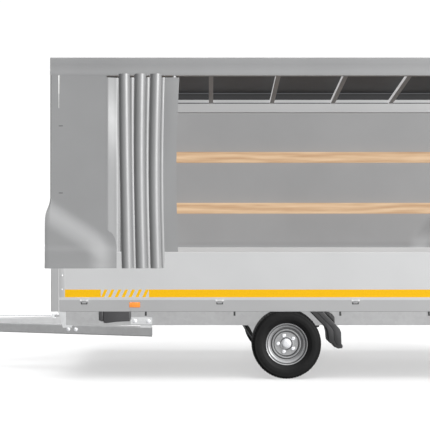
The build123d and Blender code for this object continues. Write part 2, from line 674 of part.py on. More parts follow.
def side_wall(x0, x1):
    return block(x0, x1, -SIDE - TARP, -SIDE, TARP_SPLIT, VALANCE_BOTTOM - 1)


def skirts():
    """Loose lower hem of the cover, outside the boards."""
    tip = BED_HALF + 5 + END_FLARE
    inner = BED_HALF - FLARE_LENGTH
    y0, y1 = -SIDE - SKIRT_OUT - TARP, -SIDE - SKIRT_OUT
    top = TARP_SPLIT - 0.5
    front = block(-tip, -inner, y0, y1, TARP_BOTTOM, top)
    rear_right = other_side(block(inner, tip, y0, y1, TARP_BOTTOM, top))
    middle = other_side(block(-inner, inner, -SIDE - 10, -SIDE - 6, TARP_BOTTOM, top))
    rear_left = block(1470, tip, y0, y1, TARP_BOTTOM, top)
    rear = block(tip - TARP, tip, y1, -y1, TARP_BOTTOM, top)
    return front, other_side(front), middle, rear_right, rear_left, rear


def curtain_folds():
    """The gathered curtain: a web above the board and four folds, three of which hang outside it."""
    top = VALANCE_BOTTOM - 1
    web = block(FOLD_START, -818, -SIDE - TARP, -SIDE, TARP_SPLIT, top)
    folds = [block(FOLD_START + 4, FOLD_START + 62, -932, -SIDE - TARP, TARP_SPLIT, top)]
    for x in FOLD_X:
        section = Pos(x, -931, TARP_BOTTOM) * RectangleRounded(FOLD_WIDE, FOLD_DEEP, 24)
        folds.append(extrude(section, amount=top - TARP_BOTTOM))
    return [web, *folds]


def laths():
    half = LATH_TALL / 2
    return [block(-LATH_END, LATH_END, 864, 886, z - half, z + half) for z in LATH_Z]


def lath_sockets():
    """A folded steel pocket at each end of each lath, on the inner face of a post."""
    pockets = []
    for z in LATH_Z:
        for sign in (-1, 1):
            x0, x1 = sorted((sign * (LATH_END + 4), sign * (LATH_END - 35)))
            half, end = LATH_TALL / 2, LATH_END + 0.5
            pocket = block(x0, x1, 861, 889, z - half - 3, z + half)
            pocket -= block(-end, end, 864, 886, z - half, z + half + 1)
            pockets.append(pocket)
    return pockets


# ---- Small fittings ------------------------------------------------------------------------------
def chock():
    """Left wheel chock, hung under the deck with its ramp facing down."""
    outline = [(-1250, RAIL_TOP), (-1250, 382), (-1212, 369), (-1130, 376), (-1041, 380),
               (-1041, RAIL_TOP)]
    body = prism_y(outline, -820, -700)
    return fillet(body.edges().filter_by(Axis.Z), 14)


def lashing_hook(x):
    outline = [(-890, RAIL_TOP), (-884, RAIL_TOP), (-884, 426), (-902, 426), (-902, 438),
               (-897, 438), (-897, 432), (-890, 432)]
    return prism_x(outline, x - 6, x + 6)


def light_bar():
    """Channel under the rear edge that carries the lamps."""
    half, foot, wall = 850, 345, 3
    bar = block(LAMP_X - 40, LAMP_X, -half, half, foot, RAIL_TOP)
    return bar - block(LAMP_X - 50, LAMP_X - wall, -half + wall, half - wall, foot + wall, RAIL_TOP - wall)


def lamps():
    """Housing and lens of the left rear lamp."""
    y0, y1, z0, z1 = -835, -620, 355, 438
    housing = bead(block(LAMP_X, LAMP_X + 16, y0, y1, z0, z1), Axis.X, 10)
    lens = block(LAMP_X + 16, LAMP_X + 24, y0 + 4, y1 - 4, z0 + 4, z1 - 4)
    return housing, bead(lens, Axis.X, 8)


# ---- Assembly ------------------------------------------------------------------------------------
def both(shape):
    return [shape, other_side(shape)]


save("chassis_rails", *both(chassis_rail()))
full_members = [cross_member(x, SIDE - EDGE_WIDE) for x in MEMBER_X]
save("cross_members", *full_members, cross_member(0, RAIL_OUT), cable_bracket())
save("deck_edges", *both(deck_edge()), deck_end(-1), deck_end(1))
save("floor_board", floor_board())
posts = both(corner_post(-1)) + both(corner_post(1))
save("corner_posts", *posts, *[place_latch(latch_pin(), c) for c in LATCHES.values()])
for name, corner in LATCHES.items():
    save(name, place_latch(latch_handle(), corner))

side_board = to_left(drop_board(BOARD_END))
side_leaves = [to_left(hinge_leaf(u)) for u in SIDE_HINGES]
save("board_left", side_board, *side_leaves)
save("board_right", other_side(side_board), *[other_side(leaf) for leaf in side_leaves])
save("board_front", Pos(-BED_HALF, 0, 0) * Rot(0, 0, -90) * board(SIDE - POST - 2, DECK_TOP))
rear_leaves = [to_rear(hinge_leaf(u)) for u in REAR_HINGES]
save("board_rear", to_rear(drop_board(SIDE - POST - 2)), *rear_leaves)
side_lugs = [to_left(hinge_lug(u)) for u in SIDE_HINGES]
save(
    "hinge_lugs", *side_lugs, *[other_side(lug) for lug in side_lugs],
    *[to_rear(hinge_lug(u)) for u in REAR_HINGES],
)

save("axle_tube", axle_tube())
for name, turn in (("left", lambda s: s), ("right", other_side)):
    save(f"swing_arm_{name}", turn(swing_arm()), turn(brake_shoes()))
    save(f"hub_{name}", turn(hub()), *[turn(b) for b in wheel_bolts()])
    save(f"rim_{name}", turn(rim()))
    save(f"tyre_{name}", turn(tyre()))
save("mudguards", *both(mudguard()))

save("drawbar_beams", *both(drawbar_beam()))
save("drawbar_brackets", *drawbar_brackets(), *drawbar_bolts())
save("overrun_housing", overrun_housing(), handbrake_pin())
save("overrun_damper", overrun_damper())
save("coupling_shaft", coupling_shaft())
save("coupling_bellows", bellows())
save("coupling_head", coupling_head())
save("coupling_lever", coupling_lever())
save("handbrake_lever", handbrake())
save("brake_rod", brake_rod())
save("brake_cables", *both(brake_cable()))

save("jockey_clamp", *jockey_clamp())
save("jockey_outer_tube", jockey_outer_tube())
save("jockey_inner_tube", jockey_inner_tube())
save("jockey_fork", jockey_fork())
save("jockey_wheel", jockey_wheel())
save("jockey_crank", jockey_crank())

save("roof_rails", roof_rail(ROOF_FOOT), other_side(roof_rail(1953)))
save("roof_bows", roof_end(-1), roof_end(1), *[roof_bow(x) for x in BOW_X])
save("laths", *laths(), *lath_sockets())

save("roof_cover", roof_cover())
save("tarp_front", end_wall(TARP_BOTTOM))
rear_return = side_wall(LATH_END, BED_HALF + 5 - TARP)
save("tarp_rear", Rot(0, 0, 180) * end_wall(TARP_SPLIT), rear_return)
save("tarp_skirts", *skirts())
right_wall = other_side(side_wall(-BED_HALF - 1, BED_HALF + 1))
save("curtain_right", right_wall, other_side(corner_wedge(-1)), other_side(corner_wedge(1)))
save("curtain_left_front", side_wall(-BED_HALF - 1, FOLD_START - 0.5), corner_wedge(-1))
save("curtain_folds", *curtain_folds())
save("curtain_lead", side_wall(-817.5, LEAD_END))
pole_foot, pole_top = TARP_SPLIT + 2, VALANCE_BOTTOM - 1
save("curtain_pole", rod((POLE_X, -889, pole_foot), (POLE_X, -889, pole_top), 11))

save("wheel_chocks", *both(chock()))
hooks = [lashing_hook(x) for x in (-932, -348, 348, 932)]
save("lashing_hooks", *hooks, *[other_side(h) for h in hooks])
markers = [block(x - 36, x + 36, -SIDE - 8, -SIDE, 480, 516) for x in (-1004, 1004)]
save("side_markers", *[bead(m, Axis.Y, 4) for m in markers], *[other_side(m) for m in markers])
save("light_bar", light_bar())
housing, lens = lamps()
save("rear_lamps", *both(housing), *both(lens))
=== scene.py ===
from math import atan, copysign, cos, exp, hypot, pi, radians, sin, sqrt

import bmesh
import bpy
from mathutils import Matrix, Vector, noise


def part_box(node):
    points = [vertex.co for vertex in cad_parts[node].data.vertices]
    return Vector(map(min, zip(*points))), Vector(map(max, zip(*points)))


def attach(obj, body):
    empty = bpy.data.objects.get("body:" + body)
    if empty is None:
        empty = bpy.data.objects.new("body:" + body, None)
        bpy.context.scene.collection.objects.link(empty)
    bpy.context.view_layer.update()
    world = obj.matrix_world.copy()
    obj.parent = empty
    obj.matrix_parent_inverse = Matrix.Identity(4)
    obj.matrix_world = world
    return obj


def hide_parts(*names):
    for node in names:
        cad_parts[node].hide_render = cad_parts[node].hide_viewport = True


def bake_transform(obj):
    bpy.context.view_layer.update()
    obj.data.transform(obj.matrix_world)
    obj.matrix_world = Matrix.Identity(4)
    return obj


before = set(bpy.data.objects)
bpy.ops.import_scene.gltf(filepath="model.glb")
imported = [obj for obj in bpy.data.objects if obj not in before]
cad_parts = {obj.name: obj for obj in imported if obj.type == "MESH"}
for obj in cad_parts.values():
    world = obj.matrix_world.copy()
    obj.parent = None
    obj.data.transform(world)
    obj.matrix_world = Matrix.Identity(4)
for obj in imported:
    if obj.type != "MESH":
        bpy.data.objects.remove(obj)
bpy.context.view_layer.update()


# ---- Places, from the frame ----
def corners(node):
    low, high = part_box(node)
    return Vector(low), Vector(high)


EDGE_LOW, EDGE_HIGH = corners("deck_edges")
ROOF_LOW, ROOF_HIGH = corners("roof_cover")
SKIRT_LOW, SKIRT_HIGH = corners("tarp_skirts")
FRONT_LOW = corners("tarp_front")[0]
BOARD_LOW, BOARD_HIGH = corners("board_left")
TYRE_LOW, TYRE_HIGH = corners("tyre_left")
FOLD_LOW, FOLD_HIGH = corners("curtain_folds")
LEAD_HIGH = corners("curtain_lead")[1]
BED = (EDGE_LOW.x + EDGE_HIGH.x) / 2  # middle of the bed, and the wheels' axis
SIDE = EDGE_HIGH.y  # half the width of the deck
WHEEL_Z = (TYRE_LOW.z + TYRE_HIGH.z) / 2
WHEEL_R = (TYRE_HIGH.z - TYRE_LOW.z) / 2
WHEEL_Y = -(TYRE_LOW.y + TYRE_HIGH.y) / 2


# ---- Materials ----
def fill(tree, node, values):
    """Gives the inputs of a node their values, or the outputs of other nodes."""
    for key, value in values.items():
        if hasattr(value, "is_output"):
            tree.links.new(value, node.inputs[key])
        else:
            node.inputs[key].default_value = value
    return node


def add_node(tree, kind, values=None, **settings):
    """kind is the node's type without its ShaderNode in front."""
    made = tree.nodes.new("ShaderNode" + kind)
    for key, value in settings.items():
        setattr(made, key, value)
    return fill(tree, made, values or {})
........
- _Task goal_
Output exactly the lines of the material above from the one containing "m in markers])" up to and including the one containing "obj.matrix_parent_inverse = Matrix.Identity(4)".

- _Task output_
save("side_markers", *[bead(m, Axis.Y, 4) for m in markers], *[other_side(m) for m in markers])
save("light_bar", light_bar())
housing, lens = lamps()
save("rear_lamps", *both(housing), *both(lens))
=== scene.py ===
from math import atan, copysign, cos, exp, hypot, pi, radians, sin, sqrt

import bmesh
import bpy
from mathutils import Matrix, Vector, noise


def part_box(node):
    points = [vertex.co for vertex in cad_parts[node].data.vertices]
    return Vector(map(min, zip(*points))), Vector(map(max, zip(*points)))


def attach(obj, body):
    empty = bpy.data.objects.get("body:" + body)
    if empty is None:
        empty = bpy.data.objects.new("body:" + body, None)
        bpy.context.scene.collection.objects.link(empty)
    bpy.context.view_layer.update()
    world = obj.matrix_world.copy()
    obj.parent = empty
    obj.matrix_parent_inverse = Matrix.Identity(4)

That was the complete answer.